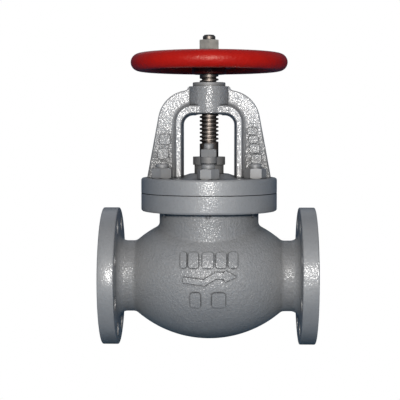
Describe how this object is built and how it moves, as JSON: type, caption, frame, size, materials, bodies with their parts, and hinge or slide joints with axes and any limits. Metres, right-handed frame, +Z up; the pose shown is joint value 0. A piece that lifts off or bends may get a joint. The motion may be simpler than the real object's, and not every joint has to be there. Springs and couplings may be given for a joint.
{
  "type": "globe valve",
  "caption": "Flanged globe valve with bolted bonnet, integral yoke, rising threaded stem and spoked handwheel that lifts a disc off its seat.",
  "frame": {"origin": "centre of the inlet flange's face, on the pipe's axis", "axes": "+X along the flow from inlet to outlet, +Z up the stem, -Y towards the valve's front, which carries the flow arrow"},
  "size_m": [0.27, 0.199, 0.3943],
  "materials": {
    "paint_grey": "silver-grey paint over rough sand-cast iron",
    "paint_grey_steel": "silver-grey paint over machined steel",
    "paint_red": "glossy red enamel",
    "stem_steel": "bare turned steel, slightly brown",
    "nut_steel": "bare machined steel, matt",
    "bronze": "turned bronze",
    "packing_grey": "graphited braided packing",
    "gasket_grey": "dark sheet gasket"
  },
  "bodies": {
    "valve_body": {"valve_body": "paint_grey", "seat_ring": "bronze", "bonnet_gasket": "gasket_grey", "bonnet": "paint_grey", "back_seat_bush": "bronze", "packing_washer": "bronze", "packing_ring_1": "packing_grey", "packing_ring_2": "packing_grey", "packing_ring_3": "packing_grey", "packing_ring_4": "packing_grey", "packing_ring_5": "packing_grey", "gland": "paint_grey", "gland_stud_front": "paint_grey_steel", "gland_stud_rear": "paint_grey_steel", "gland_nut_front": "paint_grey_steel", "gland_nut_rear": "paint_grey_steel", "yoke_bush": "bronze", "yoke_bush_screw": "nut_steel", "bonnet_stud_1": "paint_grey_steel", "bonnet_stud_2": "paint_grey_steel", "bonnet_stud_3": "paint_grey_steel", "bonnet_stud_4": "paint_grey_steel", "bonnet_stud_5": "paint_grey_steel", "bonnet_stud_6": "paint_grey_steel", "bonnet_nut_1": "paint_grey_steel", "bonnet_nut_2": "paint_grey_steel", "bonnet_nut_3": "paint_grey_steel", "bonnet_nut_4": "paint_grey_steel", "bonnet_nut_5": "paint_grey_steel", "bonnet_nut_6": "paint_grey_steel"},
    "disc": {"disc": "bronze", "disc_nut": "bronze", "disc_lock_screw": "nut_steel"},
    "stem": {"stem": "stem_steel", "handwheel": "paint_red", "handwheel_washer": "nut_steel", "handwheel_nut": "nut_steel"}
  },
  "joints": [
    {"name": "disc_lift", "type": "slide", "parent": "valve_body", "child": "disc", "axis": [0, 0, 1], "range_m": [0, 0.02]},
    {"name": "handwheel_turn", "type": "hinge", "parent": "disc", "child": "stem", "pos_m": [0.135, 0, 0.2716], "axis": [0, 0, 1], "range_deg": [0, 1440]}
  ],
  "couplings": [
    {"joint": "disc_lift", "follows": "handwheel_turn", "m_per_rad": 0.00079577}
  ]
}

────────

**Aim of the exercise**: List the lines that contain the word "caption".

**Result below**:
Describe how this object is built and how it moves, as JSON: type, caption, frame, size, materials, bodies with their parts, and hinge or slide joints with axes and any limits. Metres, right-handed frame, +Z up; the pose shown is joint value 0. A piece that lifts off or bends may get a joint. The motion may be simpler than the real object's, and not every joint has to be there. Springs and couplings may be given for a joint.
  "caption": "Flanged globe valve with bolted bonnet, integral yoke, rising threaded stem and spoked handwheel that lifts a disc off its seat.",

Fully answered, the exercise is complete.